Output exactly the lines that run from the line containing "collar_bottom = socket_top - SOCKET_DEPTH" through the line containing "cad_parts[node].hide_render = cad_parts[node].hide_viewport", with both ends included.

▶ Given information
>>>

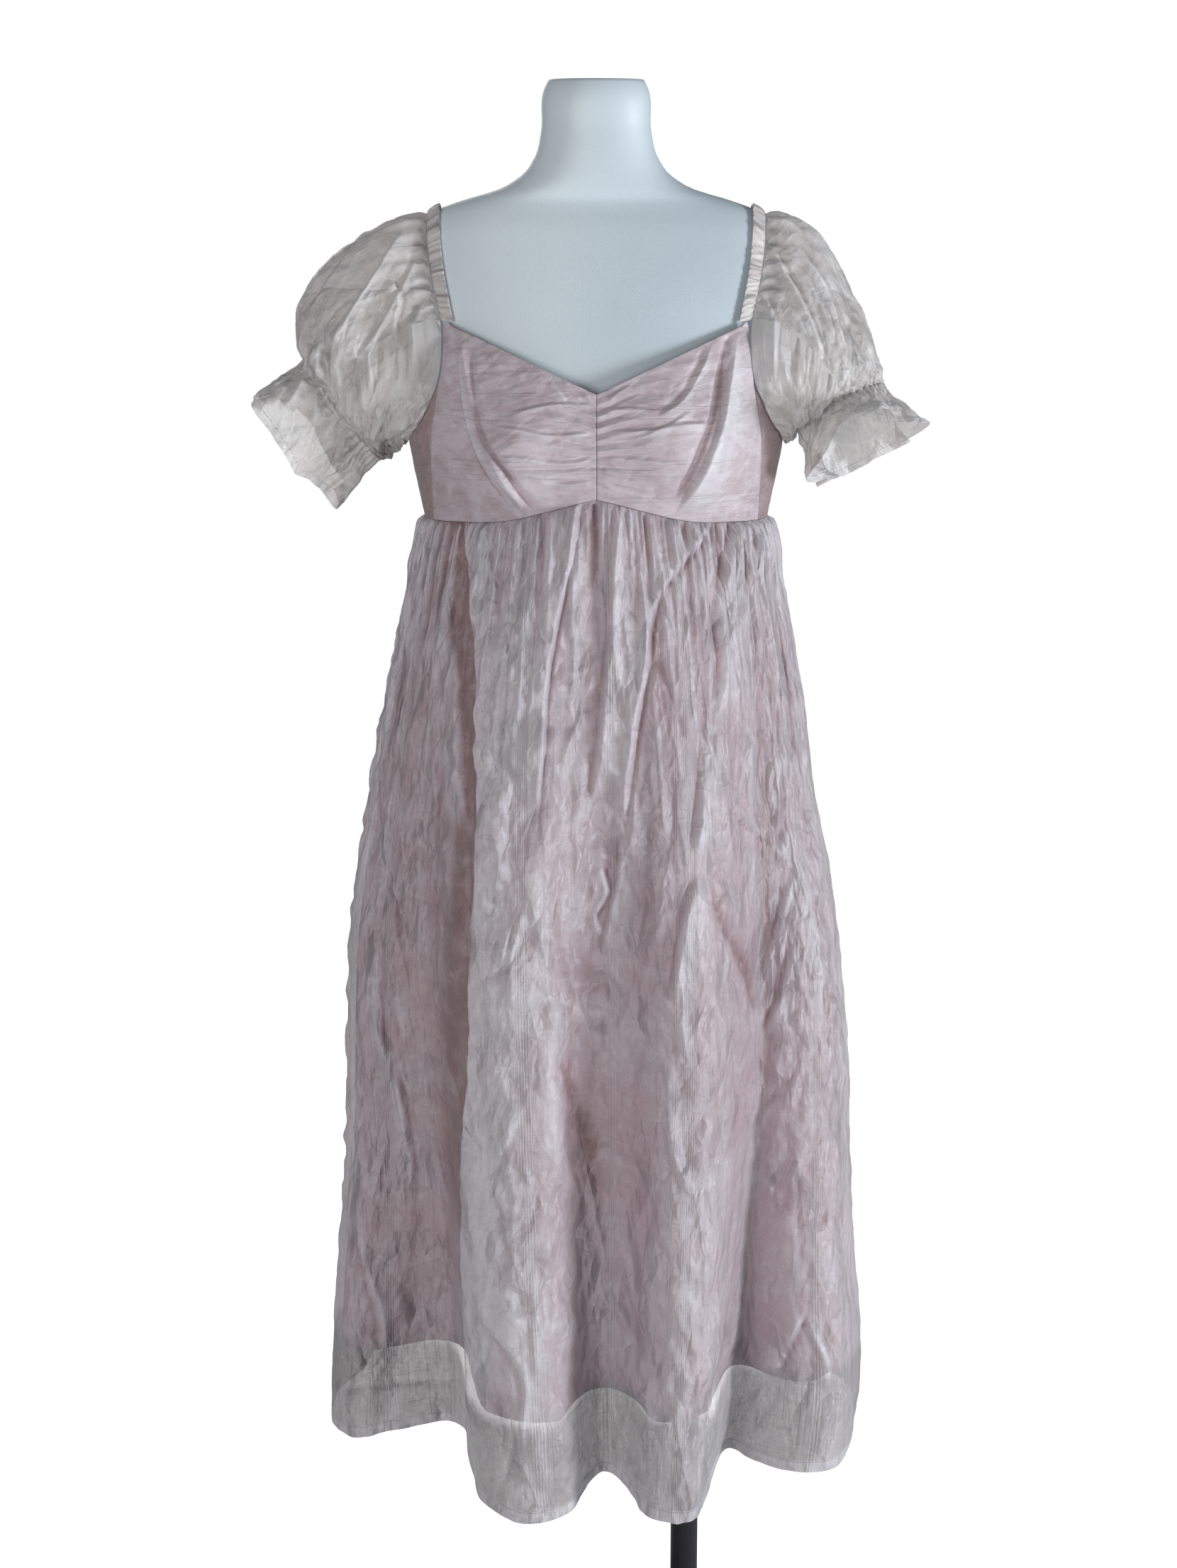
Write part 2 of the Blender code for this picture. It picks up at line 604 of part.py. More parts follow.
def band_spot(side, share, across, lift):
    """A place on the shoulder band's path: share runs from the front corner over to the back one."""
    front = bodice_point(np.array(CORNER_ANGLE), np.array(ARMHOLE[0].height))
    back = bodice_point(np.array(BACK_CORNER_ANGLE), np.array(ARMHOLE[-1].height))
    middle_y, middle_z = BAND_CENTRE
    first = math.atan2(front[2] - middle_z, front[1] - middle_y)
    last = math.atan2(back[2] - middle_z, back[1] - middle_y)
    first += 2 * math.pi if first < 0 else 0
    turn = first + (last - first) * share
    x = BAND_END_X + (BAND_TOP_X - BAND_END_X) * math.sin(math.pi * share) ** 0.8 + across
    low, high = 0.02, 0.25
    for _ in range(40):
        reach = (low + high) / 2
        if inside_form(x, middle_y + reach * math.cos(turn), middle_z + reach * math.sin(turn)):
            low = reach
        else:
            high = reach
    ends = abs(2 * share - 1) ** 3
    reach = low + BAND_LIFT_TOP + (BAND_LIFT_END - BAND_LIFT_TOP) * ends + lift
    return (side * x, middle_y + reach * math.cos(turn), middle_z + reach * math.sin(turn))


def build_bands():
    """Each band is a closed strip of four corners, swept over the shoulder and gathered on elastic."""
    steps = 2 * BAND_GATHERS
    for label, side in (("right", -1), ("left", 1)):
        band = bmesh.new()
        rings = []
        for i in range(steps + 1):
            share = BAND_END_SHARE + (1 - 2 * BAND_END_SHARE) * i / steps
            puff = BAND_GATHER_DEPTH * (1 if i % 2 else -1)
            corners = ((0, 0), (BAND_WIDTH, 0), (BAND_WIDTH, BAND_WALL + puff), (0, BAND_WALL + puff))
            rings.append([band.verts.new(band_spot(side, share, *corner)) for corner in corners])
        for first, second in zip(rings, rings[1:]):
            for j in range(4):
                k = (j + 1) % 4
                band.faces.new((first[j], second[j], second[k], first[k]))
        band.faces.new(rings[0])
        band.faces.new(rings[-1][::-1])
        bmesh.ops.recalc_face_normals(band, faces=band.faces)
        add_object(f"sleeve_band_{label}", band, SLEEVE_VEIL)


def sleeve_head(side, turn):
    """The loop that a sleeve is sewn to. turn runs 0 to 1: front corner, shoulder, back corner, underarm."""
    if turn <= 0.5:
        share = BAND_END_SHARE + (1 - 2 * BAND_END_SHARE) * turn * 2
        return np.array(band_spot(side, share, BAND_WIDTH + 2 * SEAM_GAP, BAND_WALL * 0.6))
    angle = BACK_STRAP_ANGLE + (STRAP_ANGLE - BACK_STRAP_ANGLE) * (turn - 0.5) * 2
    point = bodice_point(np.array(angle), bodice_edge_height(np.array(angle))) * (side, 1, 1)
    inward = unit((0, BAND_CENTRE[0] - point[1], 1.480 - point[2]))
    outward = unit((point[0], point[1], 0))
    return point + inward * SEAM_GAP + outward * (SLEEVE_WALL + 2 * SEAM_GAP)


def quarter_value(sleeve, name, turn):
    """A column of the sleeve's quarters, eased from one quarter to the next round the sleeve."""
    place = (turn * 4) % 4
    i = int(place)
    t = eased(place - i)
    first = getattr(sleeve.quarters[i], name)
    second = getattr(sleeve.quarters[(i + 1) % 4], name)
    return first + (second - first) * float(t)


def unit(vector):
    vector = np.asarray(vector, float)
    return vector / np.linalg.norm(vector)


def sleeve_line(side, sleeve, turn, index):
    """One line of a sleeve, from the armhole over the puff to the elastic and down the frill."""
    head = sleeve_head(side, turn)
    psi = 360 * turn
    top = unit(sleeve.top_axis)
    front = unit(np.asarray(sleeve.front_axis) - top * np.dot(sleeve.front_axis, top))
    mouth = np.cross(front, top) * -side
    across = math.cos(math.radians(psi))
    up = math.sin(math.radians(psi))
    around = top * up * sleeve.top_radius + front * across * sleeve.front_radius
    outward = unit(around)
    cuff = np.asarray(sleeve.cuff) + around
    spread = unit((0, head[1] - BAND_CENTRE[0], head[2] - 1.480))
    leave = head + (side * quarter_value(sleeve, "run_out", turn), 0, 0)
    leave = leave + spread * quarter_value(sleeve, "swell_in", turn)
    arrive = cuff + outward * quarter_value(sleeve, "swell_out", turn)
    arrive = arrive + mouth * quarter_value(sleeve, "hang_over", turn)
    flip = 1.0 if index % 2 else -1.0
    line = []
    for row in range(PUFF_ROWS + 1):
        t = row / PUFF_ROWS
        point = head * (1 - t) ** 3 + leave * 3 * t * (1 - t) ** 2 + arrive * 3 * t * t * (1 - t) + cuff * t**3
        line.append(point + outward * flip * CUFF_GATHER_DEPTH * float(eased(t * 3 - 2)))
    flare = math.radians(quarter_value(sleeve, "flare", turn))
    wave = FRILL_WAVE * math.sin(math.radians(sleeve.waves * psi + sleeve.phase))
    from_lobe = (psi - sleeve.lobe + 180) % 360 - 180
    wave += sleeve.lobe_reach * math.exp(-((from_lobe / LOBE_WIDTH) ** 2))
    along = unit(sleeve.frill_axis) * math.cos(flare) + outward * math.sin(flare)
    for share in FRILL_SHARES:
        gather = flip * CUFF_GATHER_DEPTH * float(eased(1 - share * 3))
        line.append(cuff + along * sleeve.frill_length * share + outward * (wave * share + gather))
    return line


def build_sleeves():
    for label, side, sleeve in (("right", -1, RIGHT_SLEEVE), ("left", 1, LEFT_SLEEVE)):
        lines = [sleeve_line(side, sleeve, i / SLEEVE_COLUMNS, i) for i in range(SLEEVE_COLUMNS)]
        grid = np.array(lines).transpose(1, 0, 2)
        if side > 0:
            grid = grid[:, ::-1]
        cloth(f"sleeve_{label}", grid, SLEEVE_WALL, SLEEVE_VEIL, closed=True)


def build_form():
    """The smooth limbless form, a stack of ovals closed at the neck cap and the underside."""
    form = bmesh.new()
    angles = np.linspace(0, 360, 28, endpoint=False)
    rings = []
    for level in FORM_LEVELS:
        points = form_point(angles, np.array(level.height))
        rings.append([form.verts.new(point) for point in points])
    for lower, upper in zip(rings, rings[1:]):
        for i in range(len(lower)):
            j = (i + 1) % len(lower)
            form.faces.new((lower[i], lower[j], upper[j], upper[i]))
    form.faces.new(rings[0][::-1])
    form.faces.new(rings[-1])
    add_object("form_torso", form, FORM_WHITE)


def turned_solid(name, profile, x, finish, segments=24):
    """A turned piece from a profile of radius and height pairs, standing at x."""
    turned = bmesh.new()
    points = [turned.verts.new((radius, 0, height)) for radius, height in profile]
    edges = [turned.edges.new(pair) for pair in zip(points, points[1:])]
    bmesh.ops.spin(
        turned, geom=points + edges, cent=(0, 0, 0), axis=(0, 0, 1), angle=math.tau, steps=segments, use_merge=True
    )
    bmesh.ops.remove_doubles(turned, verts=turned.verts, dist=1e-5)
    bmesh.ops.recalc_face_normals(turned, faces=turned.faces)
    thing = add_object(name, turned, finish)
    thing.data.set_sharp_from_angle(angle=math.radians(40))
    thing.location.x = x
    return thing


def build_stand():
    """A round base plate, a hub, the pole, and the socket under the form."""
    edge = 0.002
    base = (
        (0, 0),
        (BASE_RADIUS - edge, 0),
        (BASE_RADIUS, edge),
        (BASE_RADIUS, BASE_THICKNESS - edge),
        (BASE_RADIUS - edge, BASE_THICKNESS),
        (0, BASE_THICKNESS),
    )
    turned_solid("stand_base", base, 0, STAND_BLACK, 40)
    hub_bottom = BASE_THICKNESS + SEAM_GAP
    hub_top = hub_bottom + HUB_HEIGHT
    bore = POLE_RADIUS + POLE_CLEARANCE
    hub = (
        (bore, hub_bottom),
        (HUB_RADIUS, hub_bottom),
        (HUB_RADIUS, hub_bottom + 0.008),
        (HUB_RADIUS - 0.006, hub_top - 0.002),
        (HUB_RADIUS - 0.008, hub_top),
        (bore, hub_top),
        (bore, hub_bottom),
    )
    turned_solid("stand_hub", hub, POLE_X, STAND_BLACK)
    socket_top = FORM_LEVELS[0].height - SEAM_GAP
    pole_top = socket_top - SOCKET_PLATE - SEAM_GAP
    pole = ((0, hub_bottom), (POLE_RADIUS, hub_bottom), (POLE_RADIUS, pole_top), (0, pole_top))
    turned_solid("stand_pole", pole, POLE_X, STAND_BLACK)
    collar_bottom = socket_top - SOCKET_DEPTH
    socket = (
        (0, pole_top + SEAM_GAP),
        (bore, pole_top + SEAM_GAP),
        (bore, collar_bottom),
        (SOCKET_COLLAR_RADIUS, collar_bottom),
        (SOCKET_COLLAR_RADIUS, socket_top - SOCKET_PLATE),
        (SOCKET_RADIUS, socket_top - SOCKET_PLATE),
        (SOCKET_RADIUS, socket_top),
        (0, socket_top),
    )
    turned_solid("stand_socket", socket, POLE_X, STAND_BLACK)


def main():
    for thing in list(bpy.data.objects):
        bpy.data.objects.remove(thing)
    build_form()
    build_stand()
    build_bodice()
    build_bands()
    build_sleeves()
    build_lining()
    build_skirt()


main()
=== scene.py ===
import math

import bmesh
import bpy
import numpy as np
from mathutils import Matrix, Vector


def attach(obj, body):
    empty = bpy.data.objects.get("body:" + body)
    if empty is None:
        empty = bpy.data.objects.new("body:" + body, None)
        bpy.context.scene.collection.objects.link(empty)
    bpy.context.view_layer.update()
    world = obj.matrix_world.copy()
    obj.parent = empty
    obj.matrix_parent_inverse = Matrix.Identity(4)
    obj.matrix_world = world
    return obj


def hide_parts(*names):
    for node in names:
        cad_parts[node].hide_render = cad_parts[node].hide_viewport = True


# A sheer regency gown on a limbless dress form. Metres, degrees, +Z up.
# The gown faces -Y and the wearer's left is +X.

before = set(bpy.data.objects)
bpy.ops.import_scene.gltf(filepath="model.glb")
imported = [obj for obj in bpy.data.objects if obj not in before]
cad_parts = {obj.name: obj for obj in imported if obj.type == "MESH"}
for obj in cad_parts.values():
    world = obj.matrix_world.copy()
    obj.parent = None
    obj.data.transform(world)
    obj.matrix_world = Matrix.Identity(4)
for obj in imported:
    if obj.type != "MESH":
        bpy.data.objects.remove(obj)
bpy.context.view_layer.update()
print("frame loaded:", len(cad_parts), "CAD nodes")


# small helpers

def smoothCurve(keys, values, at):
    # values on a smooth curve through the given points
    keys = np.asarray(keys, float)
    values = np.asarray(values, float)
    at = np.clip(np.asarray(at, float), keys[0], keys[-1])
    slopes = np.gradient(values, keys)
    i = np.clip(np.searchsorted(keys, at, side="right") - 1, 0, len(keys) - 2)
    span = keys[i + 1] - keys[i]
    t = (at - keys[i]) / span
    start = values[i] * (1 + 2 * t) * (1 - t) ** 2 + slopes[i] * span * t * (1 - t) ** 2
    end = values[i + 1] * t * t * (3 - 2 * t) + slopes[i + 1] * span * t * t * (t - 1)
    return start + end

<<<

▶ Response
    collar_bottom = socket_top - SOCKET_DEPTH
    socket = (
        (0, pole_top + SEAM_GAP),
        (bore, pole_top + SEAM_GAP),
        (bore, collar_bottom),
        (SOCKET_COLLAR_RADIUS, collar_bottom),
        (SOCKET_COLLAR_RADIUS, socket_top - SOCKET_PLATE),
        (SOCKET_RADIUS, socket_top - SOCKET_PLATE),
        (SOCKET_RADIUS, socket_top),
        (0, socket_top),
    )
    turned_solid("stand_socket", socket, POLE_X, STAND_BLACK)


def main():
    for thing in list(bpy.data.objects):
        bpy.data.objects.remove(thing)
    build_form()
    build_stand()
    build_bodice()
    build_bands()
    build_sleeves()
    build_lining()
    build_skirt()


main()
=== scene.py ===
import math

import bmesh
import bpy
import numpy as np
from mathutils import Matrix, Vector


def attach(obj, body):
    empty = bpy.data.objects.get("body:" + body)
    if empty is None:
        empty = bpy.data.objects.new("body:" + body, None)
        bpy.context.scene.collection.objects.link(empty)
    bpy.context.view_layer.update()
    world = obj.matrix_world.copy()
    obj.parent = empty
    obj.matrix_parent_inverse = Matrix.Identity(4)
    obj.matrix_world = world
    return obj


def hide_parts(*names):
    for node in names:
        cad_parts[node].hide_render = cad_parts[node].hide_viewport = True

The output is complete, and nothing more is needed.